In so far as we are advised, this court has not been called upon heretofore to pass on the question as to whether a holding over and payment of rent is sufficient to constitute a renewal of the lease for the additional term, at the same rental, when the lease provides for the lessee to give to the lessor written notice of the lessee's intention to renew.

The courts of other states are not in agreement, but we believe the better view to be that where there is no distinction between a "renewal" provision and one for the extension of the lease, as is the rule in this state, a lessee who enters into possession of the demised premises under a lease for a fixed term, with the privilege of renewing it by giving written notice to the lessor, and continues in possession after the fixed term has expired, paying the rent therefor as it becomes due, thereby elects to exercise the option for a renewal, although no written notice was given. In such a lease the requirement of a written notice may be waived by the parties, and a waiver may be implied when the lessee remains in possession and pays the rent to the lessor. Probst v. Rochester Steam Laundry Co., 171 N.Y. 584, 64 N.E. 504; Feldman v. Sheridan Warehouse Co-operative Corp., 247 A.D. 82, 285 N.Y.S. 1033; Blanchon v. Kellerstrass Distilling Corp., 200 Mo.App. 610, 208 S.W. 484; Holton v. Andrews, 151 N.C. 340, 66 S.E. 212.

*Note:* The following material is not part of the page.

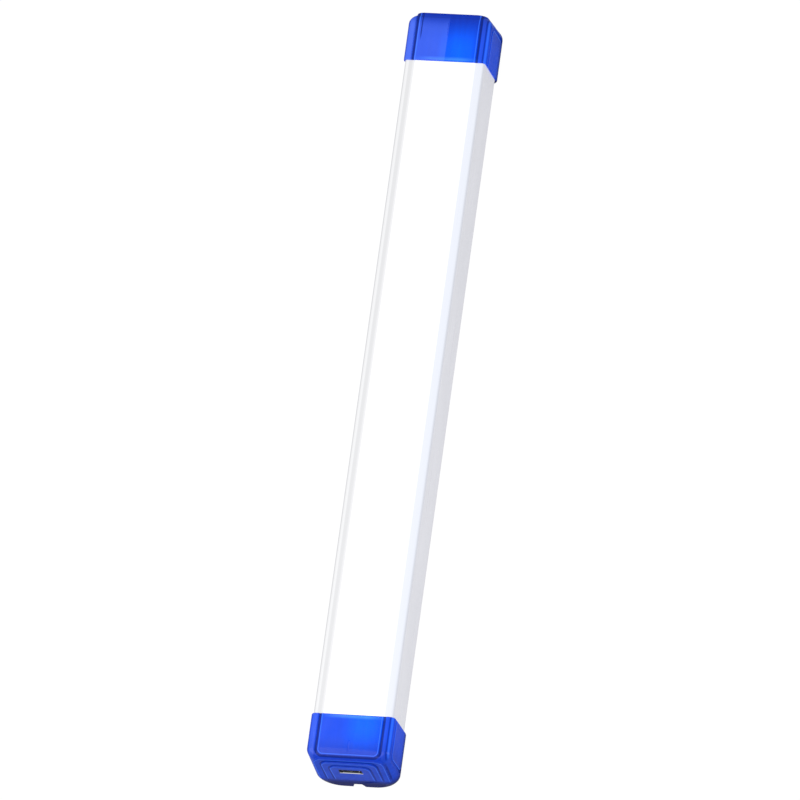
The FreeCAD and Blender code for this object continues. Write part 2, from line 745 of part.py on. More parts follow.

We hold that both leases were effectively renewed. The assignment of the leases by the lessees named therein to Coker conferred upon him all the lessee's rights, including the right to renew for a new term beginning December 31, 1961, and ending December 31, 1966, and the right to remove at the time provided in the leases the improvements placed on the premises by the original lessee and Coker. Probst v. Rochester Steam Laundry Co., supra.

The decree of the trial court is affirmed.

Affirmed.

GOODWYN, COLEMAN and HARWOOD, JJ., concur.